Having departed for many missions in the military, Josh knew he would be departing for one of the most important missions of his civilian life—helping other veterans in need. More than twenty two veterans a day are taking their lives, and this now accounts for more than ten times the number of casualties overseas due to lack of help and over prescribing meds for TBI and PTSD. In an effort to raise awareness of these statistics and help raise money for the foundation that helped save Josh’s life, he came up with a plan to make the longest journey ever paddled.

Josh knew this was a huge endeavor and that he would need all the help that he could get. In hopes of finding a standup paddle board company to support his cause, he reached out to BOTE in Fort Walton Beach, FL. “We do everything we can to help our military locally,” says Corey Cooper BOTE Owner and CEO, “When Josh approached us with his idea seeking a partnership and support, we instantly knew this was something we wanted to be a part of."

After multiple phone conversations with BOTE’s team to discuss board ideas, Josh told his story and everything he went through to re-gain his life, and just like that, Operation Phoenix was born. “We were talking about board designs and how we would like this board to inspire people from all walks of life, when it hit us—The Phoenix rises from the ashes and is stronger than it was before—which is exactly what Josh has done,” states Cooper.
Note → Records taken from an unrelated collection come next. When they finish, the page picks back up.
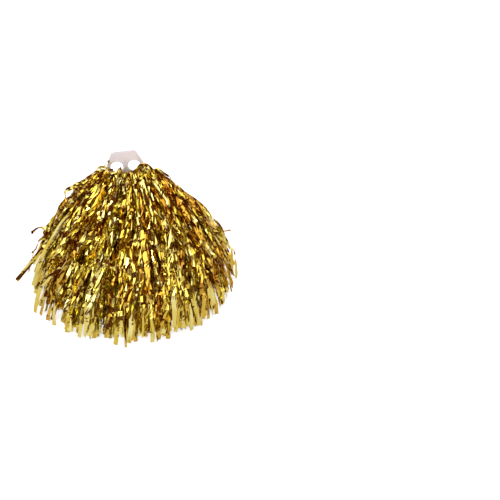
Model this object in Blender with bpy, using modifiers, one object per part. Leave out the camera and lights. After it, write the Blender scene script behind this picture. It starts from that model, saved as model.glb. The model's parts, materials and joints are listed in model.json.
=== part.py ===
"""Cheer pom pom: a moulded two-hole handle plate over a dome of slit metallised film hanks.

Metres, +Z up. The origin is on the surface that the pom pom stands on, under the middle of the
dome. The plate's faces look along -Y and +Y. The film's thousands of crinkles are left out: each
hank of strips is a plain closed panel of the right size and place.
"""
import math

import bmesh
import bpy
from mathutils import Matrix, Vector

# ---- driving dimensions -------------------------------------------------------------------------
FINGER_HOLE_RADIUS = 0.0105      # each finger hole is 21 mm across
FINGER_HOLE_PITCH = 0.029        # between the two hole centres
RING_RADIUS = 0.0163             # outside of the plate round each finger hole
PLATE_THICKNESS = 0.003
TAB_WIDTH = 0.040                # straight top edge of the palm tab
TAB_RISE = 0.0295                # from the hole centres up to the top edge
TAB_CORNER_RADIUS = 0.0025
BEAD_RADIUS = 0.0024             # rounded rim round each finger hole, proud of both faces
PLATE_HOLE_RADIUS = 0.0118       # the flat plate ends inside the bead
HOLE_CENTRE_Z = 0.2335           # height of the finger holes above the standing surface
HANDLE_ROLL = math.radians(8.0)  # the plate leans a little sideways in the soft neck

CROSS_BAR_Z = 0.2055
CROSS_BAR_RADIUS = 0.0026
CROSS_BAR_LENGTH = 0.0255
STEM_WIDTH = 0.0085

NECK_RADIUS = 0.012              # the cinched film under the cross bar
NECK_TOP_Z = 0.2005
NECK_FOOT_Z = 0.186
FILM_WALL = 0.006                # a hank of loose strips, pressed together

OUTER_COUNT = 12
OUTER_TOP = (0.0180, 0.2110)     # radius and height where the outer strips leave the neck
OUTER_LENGTH = 0.270
OUTER_SLOPE = (30.0, 75.0)       # degrees below the horizontal, at the neck and at the ends
OUTER_HINGE = (0.0175, 0.2112)
PANEL_GAP = math.radians(1.6)    # angle left free between neighbouring hanks

CORE_COUNT = 6
CORE_LENGTH = 0.243
CORE_SLOPE = (33.0, 69.0)
CORE_FOOT_RISE = 0.010           # the strip ends stand upright on the surface

TIE_Z = 0.1935
TIE_WIDTH = 0.0046
TIE_THICKNESS = 0.0013
TIE_CLEARANCE = 0.0004
TIE_HEAD_SIZE = (0.0050, 0.0075, 0.0060)
TIE_TAIL_LENGTH = 0.0090

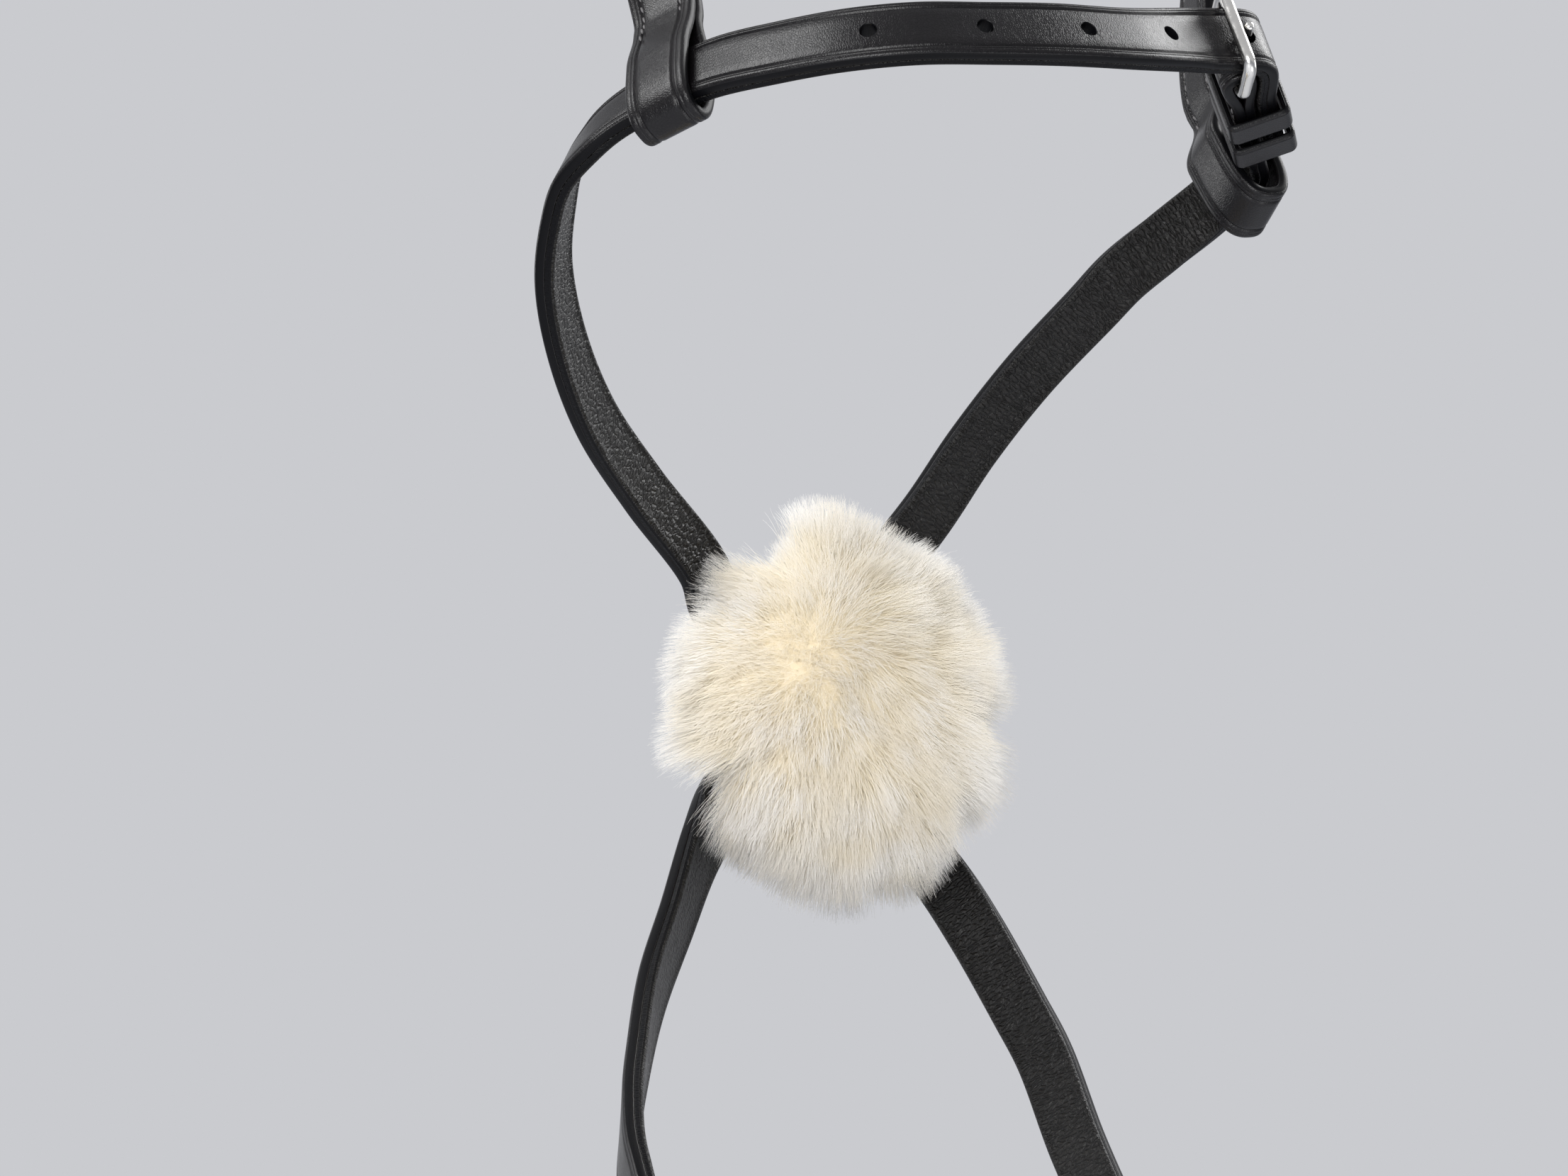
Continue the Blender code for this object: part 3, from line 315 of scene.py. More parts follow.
class NosebandLeather(bpy.types.PropertyGroup):
    """Sizes and colours of the straps"""
    face_colour: colour_setting("Outer face", "Dyed and waxed bridle butt", "#0E0C0E")
    lining_colour: colour_setting("Lining", "Softer pebbled leather on the horse's side", "#12100E")
    edge_colour: colour_setting("Edge", "Painted and burnished edges", "#08080A")
    thread_colour: colour_setting("Thread", "Waxed stitching thread", "#5A5858")
    strap_crease: length_setting("Strap crease", "Broad crease line to a nose strap's edge", 2.3)
    cheek_crease: length_setting("Cheek crease", "Broad crease line to a cheekpiece's edge", 3.1)
    crease_depth: length_setting("Crease depth", "Depth of the broad crease lines", 0.36)
    stitch_pitch: length_setting("Stitch pitch", "From one stitch to the next", 3.1)


class NosebandWool(bpy.types.PropertyGroup):
    """Sizes and colours of the sheepskin"""
    tip_colour: colour_setting("Tips", "Outer third of the wool", "#FCF7EE")
    deep_colour: colour_setting("Depth", "Wool near the hide", "#F9EBCD")
    pile: length_setting("Pile", "Length of the wool", 13.5)
    tuft_count: count_setting("Tufts", "Rounded tufts that the locks stand in", 52)
    tuft_radius: length_setting("Tuft radius", "Where a tuft's dome reaches its lowest", 9.0)
    tuft_fan: share_setting("Tuft fan", "How far a tuft's locks spread", 0.34)
    tuft_dome: share_setting("Tuft dome", "Shortening of the wool at a tuft's rim", 0.40)
    lock_count: count_setting("Locks", "Locks of wool on the pad", 1700)
    lock_radius: length_setting("Lock radius", "Spread of a lock's roots", 1.9)
    lock_gather: share_setting("Lock gather", "How far a lock's tips draw together", 0.35)
    strands: count_setting("Strands", "Strands drawn in each lock", 30)
    strand_radius: length_setting("Strand radius", "Drawn thicker than a real fibre, so that it shows", 0.062)
    seed: IntProperty(name="Seed", description="Seed of the wool's scatter", default=7)


class NosebandMetal(bpy.types.PropertyGroup):
    """Finish of the buckles and rivet"""
    nickel_colour: colour_setting("Nickel", "Bright nickel plate on the buckles", "#DAD8D3")
    nickel_roughness: share_setting("Polish", "Roughness of the plate", 0.13)
    brass_colour: colour_setting("Brass", "Burr of the rivet", "#B98F4F")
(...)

To make the process even more interesting, a few days after having asked their Creative Director, Rob McAbee, to create a logo with the phoenix, he returned with an addition that had not been talked about previously.

“I’ve also added a little something to the bottom,” said Rob. “‘Noli Desiste’ it means ‘Never Quit,’” to which Josh quickly replied with a picture of a tattoo on his arm also transcribing “Never Quit.” Cooper exclaimed, “Every single one of us had chills in that moment that we received the picture of Josh’s tattoo. We knew this was going to be bigger than us.” For the next couple of months, Josh and BOTE worked together to make the boards and prepare for Josh’s expedition that would now be noted as “OPPHX.”

The expedition entails a four month long paddle beginning in March from Corpus Christi, TX to New York City, NY with rallies being held along the way. “I want to bring the military families and their surrounding communities together to get them out on boards and raise money for TFDF. BOTE will not only be supplying limited edition ‘Operation Phoenix’ (OPPHX) boards for Josh to take on his four month long paddle, but they will also be supplying the same limited edition boards to be raffled off at the rallies and sold on their website alongside other OPPHX apparel and accessories. A portion of the profit for all OPPHX sales from BOTE will be given to the TFDF.

Although Josh will be making this voyage on his own, his hope is that at these rallies, with the support of local SUP companies, people will get out there and join his journey, even if it’s just for a mile. “People don’t realize that anyone can paddle, even if you’ve never stepped foot on a paddle board before. Nothing would make me happier than to see paddling helping other’s with TBI and PTSD too.”

When asking Tonia how she feels about the trip she says, “Of course I am worried about Josh—there will be some days that he will be paddling in twenty mile per hour winds and white capping waves—but seeing the passion and purpose that he feels for this cause on a daily basis shows me that this is what he is supposed to be doing.”

Success is something that most would find hard to define with this mission—there are many factors that can affect Josh arriving to his final destination—but for Josh “Success for me doesn’t mean making it to New York. Success is raising enough money to save more lives. Even just one life would make this all worth it. But I have not quit anything thus far in my life and I’m not looking to start now.”